Steel Mills

USW accuses USS of contract violations in Nippon Steel deal

Written by Laura Miller

The United Steelworkers (USW) union has accused U.S. Steel of labor contract violations as the Pittsburgh-based steelmaker pursues its potential sale to Nippon Steel.

On Thursday, Jan. 11, the union sent a letter to U.S. Steel’s President and CEO, David Burritt, requesting to begin the dispute resolution process as outlined in its basic labor agreements (BLA).

U.S. Steel has refused to keep the union updated on the sales process, failing to provide information on the bids received, the union said.

The ‘right-to-bid’ clause in the BLA remains a top concern of the USW.

Union-represented members at U.S. Steel “are the only real long-term stakeholders at this company,” USW said. “That is why we, as the only long-term interest, negotiated our right-to-bid clause, so that we have the right to organize our own transaction or to assign our rights to a bidder of our choosing,” the union explained.

Having assigned its right to bid to Cleveland-Cliffs in August, the union maintains its support of the Cleveland-based steelmaker as the preferred bidder in the U.S. Steel sales process. Cliffs is “the most committed to both steelmaking here in the United States and to supporting USW jobs,” the union said.

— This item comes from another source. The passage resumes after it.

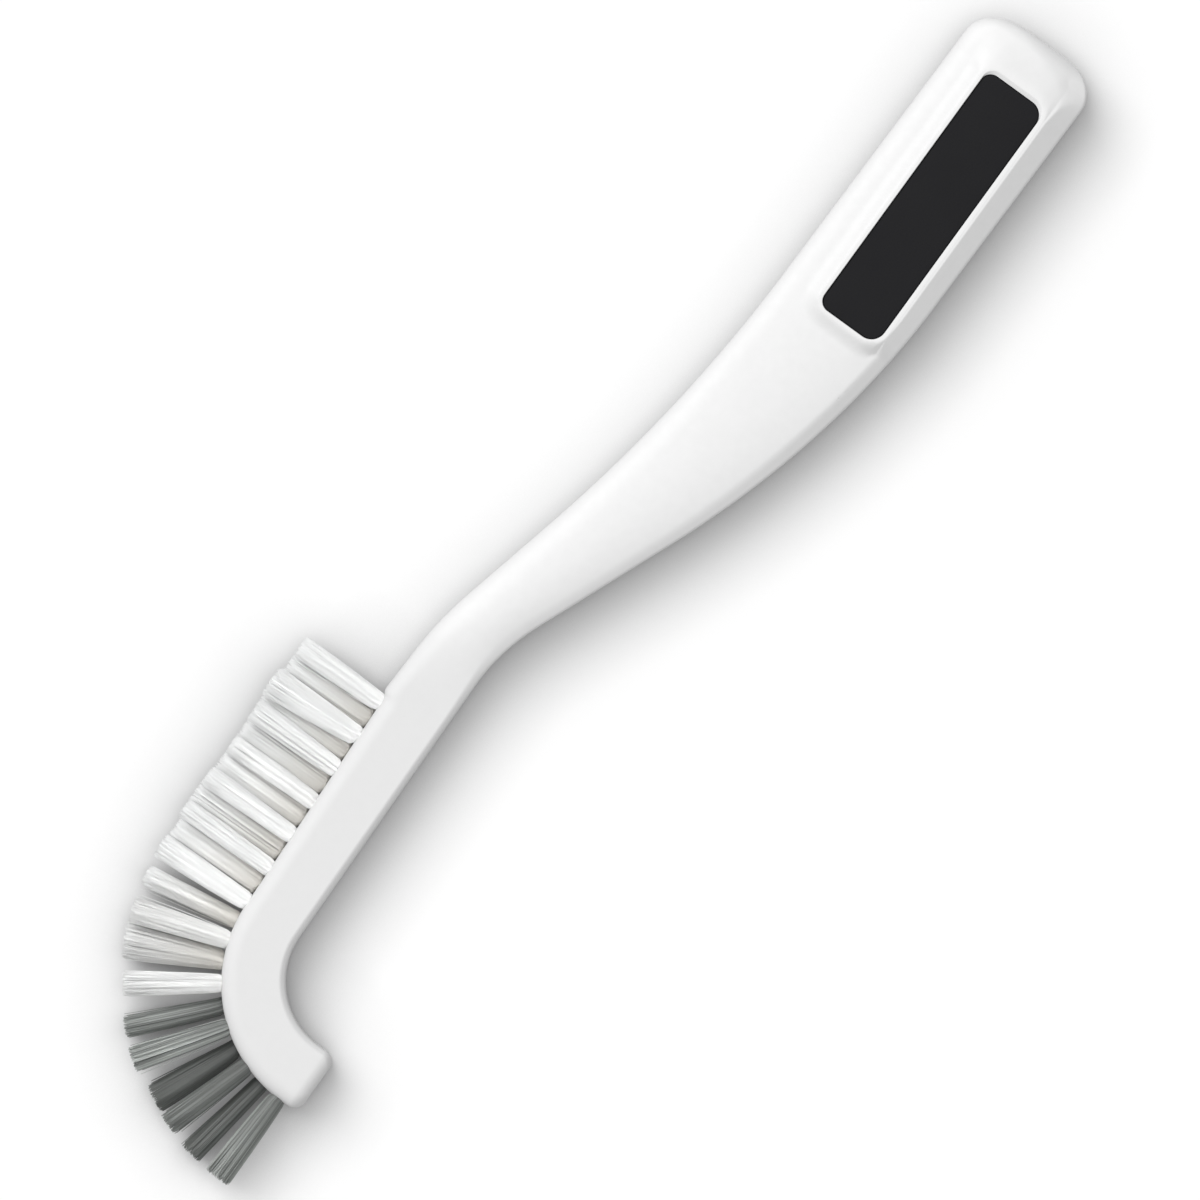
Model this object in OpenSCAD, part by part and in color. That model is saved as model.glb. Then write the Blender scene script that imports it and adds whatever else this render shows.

USW has asked Burritt to provide “all of the information that the [USS] board of directors considered in choosing to pass over Cleveland-Cliffs’ bid and instead take the Nippon offer.”

“Our BLAs not only entitles us to this information but also spells out the factors the board must take into account, which means USS may have further violated our contract in how it selected Nippon,” the union added.

Nippon Steel has said its Houston-based holding company will assume all USW labor, pension, and retiree insurance agreements. The USW remains concerned, however, as “unlike U.S. Steel, which publicly reports its financials, there is no public financial information for Nippon’s holding company, leaving us with no idea how it would be able to stand behind our contracts.”

Nippon Steel representatives met with the USW in late December. But the union said it walked away from that meeting with more questions than answers.

A spokesperson for Nippon Steel told SMU it intends to recognize the USW as the bargaining representative for its union-represented employees, honor all collective bargaining agreements, and maintain a constructive relationship with the union – including making no layoffs as a result of the deal.

“We intend to continue this dialogue in good faith as we move forward with the transaction,” the spokesperson said in an email.